For most visual artists and designers, a portfolio is an edited collection of real works AND the photographic documentation of those works. Some art works are ephemeral or “in situ” and can only be documented in photographs. A portfolio is a collection of works that one grows and edits over an entire career. Art students need to develop the habit of documenting their works soon after they are created, since not all works are archival. When a student applies to college, they will submit a highly edited digital portfolio of 15-20 pieces. Always check the requirements of the schools to which you are applying, as some will ask for specific types of work. Visual artists should also be prepared to explain their artistic perspective through an artist’s statement and may be required to describe the feeling and intent behind the pieces in their portfolio.
Dance auditions often require a student to attend an open class before the formal audition. Students who attend will learn a routine which they will then need to perform. This individual performance will be evaluated on coordination, rhythm, technique, degree of movement, and body structure. The student’s ability to learn will also be evaluated. Certain schools accept video submissions of other performances, either as additional audition material or in lieu of attending auditions in person. Check with each school to see if this is an option.
Music departments are looking for technical competence and performance achievement; however, each program is different. At some schools, students are asked to include two or more pieces as evidence of the student’s skills and achievements. Instrumental auditions should be performed without accompaniment and should be sent in either audio or video format as requested by the school. Some schools may also require in-person auditions. If so, many times, various locations for such auditions are offered. Check a college’s website for specifics about their music audition requirements.
Students looking to pursue a Bachelor of Fine Arts (BFA) in Theatre may be required to audition. Applicants should check with the schools they plan to apply to for details. Many theatre programs require a prescreening for auditions, and only students who pass the “prescreen” will be invited for an audition. Colleges may require a resume of theatre experience, a headshot, and/or two contrasting monologues from student-selected plays. Musical theatre requirements generally consist of one up-tempo musical selection and one ballad, as well as a monologue from a student-selected play or musical.
4. Attend summer pre-college programs
One of the best ways to grow as an aspiring artist/designer/musician/performer is to surround yourself with other like-minded, creative people.

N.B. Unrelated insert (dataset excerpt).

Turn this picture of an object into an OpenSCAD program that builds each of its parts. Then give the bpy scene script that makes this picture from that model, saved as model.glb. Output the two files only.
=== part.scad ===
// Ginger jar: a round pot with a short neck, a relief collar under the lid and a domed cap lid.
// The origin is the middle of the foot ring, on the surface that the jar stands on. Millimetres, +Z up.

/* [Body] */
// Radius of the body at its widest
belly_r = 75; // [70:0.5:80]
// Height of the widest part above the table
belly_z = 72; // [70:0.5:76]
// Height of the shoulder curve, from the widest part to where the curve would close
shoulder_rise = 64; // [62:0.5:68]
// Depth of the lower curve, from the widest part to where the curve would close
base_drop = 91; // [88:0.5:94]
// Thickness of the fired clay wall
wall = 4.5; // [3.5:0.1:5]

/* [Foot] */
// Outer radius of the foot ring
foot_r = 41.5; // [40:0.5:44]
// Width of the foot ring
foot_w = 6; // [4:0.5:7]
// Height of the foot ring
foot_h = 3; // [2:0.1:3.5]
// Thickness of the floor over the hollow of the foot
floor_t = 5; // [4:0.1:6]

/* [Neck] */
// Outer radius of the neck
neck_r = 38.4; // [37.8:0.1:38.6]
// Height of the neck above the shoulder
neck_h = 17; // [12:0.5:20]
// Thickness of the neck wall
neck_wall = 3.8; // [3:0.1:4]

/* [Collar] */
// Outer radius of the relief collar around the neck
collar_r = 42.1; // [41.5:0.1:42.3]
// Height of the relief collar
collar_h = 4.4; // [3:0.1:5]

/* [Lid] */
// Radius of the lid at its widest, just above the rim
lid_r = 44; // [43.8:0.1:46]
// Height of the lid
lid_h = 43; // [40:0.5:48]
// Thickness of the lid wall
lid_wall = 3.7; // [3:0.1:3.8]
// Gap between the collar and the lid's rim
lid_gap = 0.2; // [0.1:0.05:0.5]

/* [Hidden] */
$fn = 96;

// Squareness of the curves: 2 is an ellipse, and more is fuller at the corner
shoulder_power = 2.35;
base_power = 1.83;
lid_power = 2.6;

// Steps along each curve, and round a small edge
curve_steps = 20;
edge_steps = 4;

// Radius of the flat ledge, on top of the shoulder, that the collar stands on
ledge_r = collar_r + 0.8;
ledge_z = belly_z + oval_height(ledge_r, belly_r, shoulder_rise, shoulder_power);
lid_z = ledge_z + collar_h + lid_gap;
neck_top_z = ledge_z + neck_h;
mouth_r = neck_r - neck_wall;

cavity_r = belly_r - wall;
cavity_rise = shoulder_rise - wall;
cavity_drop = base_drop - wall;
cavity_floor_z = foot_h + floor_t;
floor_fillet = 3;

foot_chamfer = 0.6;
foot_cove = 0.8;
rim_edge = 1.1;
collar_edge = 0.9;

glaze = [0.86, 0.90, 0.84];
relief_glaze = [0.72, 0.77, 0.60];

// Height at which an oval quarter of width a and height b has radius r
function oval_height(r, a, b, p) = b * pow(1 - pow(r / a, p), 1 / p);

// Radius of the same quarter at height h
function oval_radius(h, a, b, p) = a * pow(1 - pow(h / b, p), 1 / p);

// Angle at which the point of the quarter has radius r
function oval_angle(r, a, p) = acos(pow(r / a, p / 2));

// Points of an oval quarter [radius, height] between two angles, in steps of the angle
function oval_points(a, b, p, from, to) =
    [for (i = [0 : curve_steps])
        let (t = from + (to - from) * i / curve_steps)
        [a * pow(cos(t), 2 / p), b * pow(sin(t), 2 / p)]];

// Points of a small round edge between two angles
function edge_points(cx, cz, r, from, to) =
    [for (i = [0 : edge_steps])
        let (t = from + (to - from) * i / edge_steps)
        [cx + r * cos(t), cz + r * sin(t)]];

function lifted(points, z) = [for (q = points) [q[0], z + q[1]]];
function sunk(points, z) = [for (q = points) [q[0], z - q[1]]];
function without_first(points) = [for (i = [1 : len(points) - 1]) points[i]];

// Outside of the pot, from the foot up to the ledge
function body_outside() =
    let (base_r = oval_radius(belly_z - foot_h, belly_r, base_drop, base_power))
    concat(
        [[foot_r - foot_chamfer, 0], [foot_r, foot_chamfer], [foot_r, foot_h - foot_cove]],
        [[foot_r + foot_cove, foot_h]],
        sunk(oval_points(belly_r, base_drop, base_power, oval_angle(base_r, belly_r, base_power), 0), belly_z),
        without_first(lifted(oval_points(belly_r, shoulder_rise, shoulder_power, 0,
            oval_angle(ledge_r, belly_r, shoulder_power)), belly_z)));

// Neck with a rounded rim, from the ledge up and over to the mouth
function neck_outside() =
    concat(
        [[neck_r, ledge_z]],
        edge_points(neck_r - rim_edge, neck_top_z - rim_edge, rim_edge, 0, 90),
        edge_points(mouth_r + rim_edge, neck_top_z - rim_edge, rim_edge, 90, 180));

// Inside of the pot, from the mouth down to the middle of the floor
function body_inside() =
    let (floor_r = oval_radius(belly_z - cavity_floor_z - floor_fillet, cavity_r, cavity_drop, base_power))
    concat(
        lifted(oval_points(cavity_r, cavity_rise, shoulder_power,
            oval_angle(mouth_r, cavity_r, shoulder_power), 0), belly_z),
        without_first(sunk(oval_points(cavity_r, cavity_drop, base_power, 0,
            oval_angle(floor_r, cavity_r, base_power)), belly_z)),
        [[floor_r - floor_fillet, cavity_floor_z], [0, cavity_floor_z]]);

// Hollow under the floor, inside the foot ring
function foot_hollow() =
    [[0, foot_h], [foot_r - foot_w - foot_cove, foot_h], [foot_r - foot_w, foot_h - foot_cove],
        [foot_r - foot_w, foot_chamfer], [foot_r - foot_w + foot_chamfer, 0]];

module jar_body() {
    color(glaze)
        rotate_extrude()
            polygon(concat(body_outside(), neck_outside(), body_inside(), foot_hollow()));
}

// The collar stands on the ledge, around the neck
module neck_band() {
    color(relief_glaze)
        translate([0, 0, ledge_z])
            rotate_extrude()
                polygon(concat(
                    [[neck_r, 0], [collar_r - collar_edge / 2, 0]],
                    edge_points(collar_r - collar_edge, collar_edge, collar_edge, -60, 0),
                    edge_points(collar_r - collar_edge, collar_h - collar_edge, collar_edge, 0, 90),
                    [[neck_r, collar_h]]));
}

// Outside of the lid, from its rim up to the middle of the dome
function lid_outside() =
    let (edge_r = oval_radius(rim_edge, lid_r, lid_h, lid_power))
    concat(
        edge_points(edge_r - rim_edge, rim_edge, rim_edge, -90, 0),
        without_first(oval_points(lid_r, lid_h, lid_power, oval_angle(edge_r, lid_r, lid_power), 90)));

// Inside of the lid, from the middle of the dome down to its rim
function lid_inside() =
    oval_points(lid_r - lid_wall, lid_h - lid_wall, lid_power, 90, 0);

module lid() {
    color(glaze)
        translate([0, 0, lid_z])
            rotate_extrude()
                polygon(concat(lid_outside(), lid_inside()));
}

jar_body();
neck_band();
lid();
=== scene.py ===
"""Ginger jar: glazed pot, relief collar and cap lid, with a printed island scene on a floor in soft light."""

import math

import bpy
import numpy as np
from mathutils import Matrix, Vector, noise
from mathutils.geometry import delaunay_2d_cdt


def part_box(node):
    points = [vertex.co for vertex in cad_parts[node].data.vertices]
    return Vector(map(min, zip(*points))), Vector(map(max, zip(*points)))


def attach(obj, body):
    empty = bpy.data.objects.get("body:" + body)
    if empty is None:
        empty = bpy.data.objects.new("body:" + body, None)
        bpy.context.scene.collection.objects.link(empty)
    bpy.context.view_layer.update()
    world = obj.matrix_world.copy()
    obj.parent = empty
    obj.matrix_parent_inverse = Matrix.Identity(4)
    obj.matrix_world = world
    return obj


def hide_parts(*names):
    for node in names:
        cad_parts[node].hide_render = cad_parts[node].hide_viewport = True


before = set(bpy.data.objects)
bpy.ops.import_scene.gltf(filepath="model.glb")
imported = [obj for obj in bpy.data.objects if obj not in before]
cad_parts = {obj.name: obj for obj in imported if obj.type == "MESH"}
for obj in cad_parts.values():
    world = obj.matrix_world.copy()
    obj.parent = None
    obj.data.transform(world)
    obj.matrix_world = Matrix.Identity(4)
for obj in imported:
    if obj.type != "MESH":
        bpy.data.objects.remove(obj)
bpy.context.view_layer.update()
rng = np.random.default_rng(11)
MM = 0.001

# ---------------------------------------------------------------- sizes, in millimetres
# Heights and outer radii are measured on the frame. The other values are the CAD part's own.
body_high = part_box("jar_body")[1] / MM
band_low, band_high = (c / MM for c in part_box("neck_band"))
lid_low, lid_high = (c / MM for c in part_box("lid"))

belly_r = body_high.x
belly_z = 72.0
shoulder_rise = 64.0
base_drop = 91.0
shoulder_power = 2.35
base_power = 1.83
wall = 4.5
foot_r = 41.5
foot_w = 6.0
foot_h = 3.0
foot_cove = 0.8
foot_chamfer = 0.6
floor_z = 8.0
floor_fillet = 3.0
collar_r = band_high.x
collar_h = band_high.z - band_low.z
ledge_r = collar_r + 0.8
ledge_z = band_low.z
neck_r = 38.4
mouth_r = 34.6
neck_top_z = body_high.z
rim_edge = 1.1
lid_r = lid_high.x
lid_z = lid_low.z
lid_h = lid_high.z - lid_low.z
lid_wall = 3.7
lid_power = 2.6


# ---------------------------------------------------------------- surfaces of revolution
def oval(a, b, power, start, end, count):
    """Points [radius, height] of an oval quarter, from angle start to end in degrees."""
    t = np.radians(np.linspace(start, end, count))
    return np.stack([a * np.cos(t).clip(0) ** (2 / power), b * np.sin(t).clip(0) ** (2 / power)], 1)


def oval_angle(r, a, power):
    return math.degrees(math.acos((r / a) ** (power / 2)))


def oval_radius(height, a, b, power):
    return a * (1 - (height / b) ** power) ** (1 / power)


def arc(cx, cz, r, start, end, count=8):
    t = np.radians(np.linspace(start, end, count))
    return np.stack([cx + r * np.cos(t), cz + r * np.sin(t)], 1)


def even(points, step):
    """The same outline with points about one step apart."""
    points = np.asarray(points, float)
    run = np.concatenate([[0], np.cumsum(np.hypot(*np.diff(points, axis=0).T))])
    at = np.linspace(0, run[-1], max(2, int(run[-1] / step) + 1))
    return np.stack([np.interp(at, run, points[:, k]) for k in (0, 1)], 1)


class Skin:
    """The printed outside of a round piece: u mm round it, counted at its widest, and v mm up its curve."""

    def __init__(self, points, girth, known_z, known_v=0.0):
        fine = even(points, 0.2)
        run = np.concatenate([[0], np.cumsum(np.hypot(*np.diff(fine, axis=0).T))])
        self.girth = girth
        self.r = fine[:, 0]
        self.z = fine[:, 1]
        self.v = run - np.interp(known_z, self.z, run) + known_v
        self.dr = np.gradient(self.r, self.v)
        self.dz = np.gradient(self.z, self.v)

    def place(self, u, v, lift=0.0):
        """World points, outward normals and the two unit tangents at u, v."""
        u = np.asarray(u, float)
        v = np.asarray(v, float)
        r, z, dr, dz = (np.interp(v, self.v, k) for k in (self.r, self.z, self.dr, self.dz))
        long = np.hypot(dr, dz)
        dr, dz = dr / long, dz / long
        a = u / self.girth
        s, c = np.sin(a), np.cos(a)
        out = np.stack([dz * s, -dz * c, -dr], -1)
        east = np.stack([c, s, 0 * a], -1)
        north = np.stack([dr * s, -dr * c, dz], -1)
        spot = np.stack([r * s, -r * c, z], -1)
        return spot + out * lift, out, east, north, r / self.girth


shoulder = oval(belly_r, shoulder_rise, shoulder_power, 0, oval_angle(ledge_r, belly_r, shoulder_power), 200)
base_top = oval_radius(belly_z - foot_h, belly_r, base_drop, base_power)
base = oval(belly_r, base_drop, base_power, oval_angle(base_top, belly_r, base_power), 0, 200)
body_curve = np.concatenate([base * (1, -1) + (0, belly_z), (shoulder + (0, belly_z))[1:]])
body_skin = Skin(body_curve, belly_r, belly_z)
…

There are many great summer programs, from short (2 weeks) to long (8 weeks), local to international, and from general to highly focused. If possible, plan to attend two summer programs before senior year; it’s a great way to get to know a favorite college, to demonstrate interest, and to improve a portfolio. There are too many programs to list, but if you are interested in suggestions, contact us at International College Counselors.
5. Get critical feedback
Getting critical feedback on creative work is an essential way to grow as an artist. And although it can be nice to get feedback from loving friends and family, it is essential to get feedback from experts – teachers, professional artists or musicians, critics, and writers – as well as from college recruiters. Taking AP, AICE, IB and Dual Enrollment courses in art or music and attending summer programs are great ways to get rigorous feedback on creative work. College recruiters who specialize in performing and visual arts are usually happy to review and critique a student’s work when they visit a student’s high school or when a student is on their campus for a visit/tour, visiting them at a portfolio day, or a participating in summer program.
6. Research college programs
It’s never too early to start researching music, art, and performing arts programs. A good place to start is with types of degrees. For example, not all colleges offer majors in art, fewer in design, and even fewer offer professional degrees such as the BFA, BDes, and BArch. If a student is serious about a career in art/design/music/performing arts, they should favor colleges offering professional degrees. Ideally, the colleges will offer master’s degree programs in their chosen field as well. For art/design students, two excellent places to start your research are the Association of Independent Colleges of Art and Design (AICAD) and the National Portfolio Day Association (NPDA). Member colleges of both associations are NASAD accredited and the NPDA hosts the National Portfolio Days, which a student should plan to attend starting sophomore year.
Don’t forget that when applying as an art/design/music/performing arts/dance major, colleges are still looking at your other application materials, including the student’s transcript and test scores, as well as resume, essay, and recommendation letters. Some schools are more selective than others, but a student can’t slack off on academics just because they are developing their portfolio or preparing for an audition.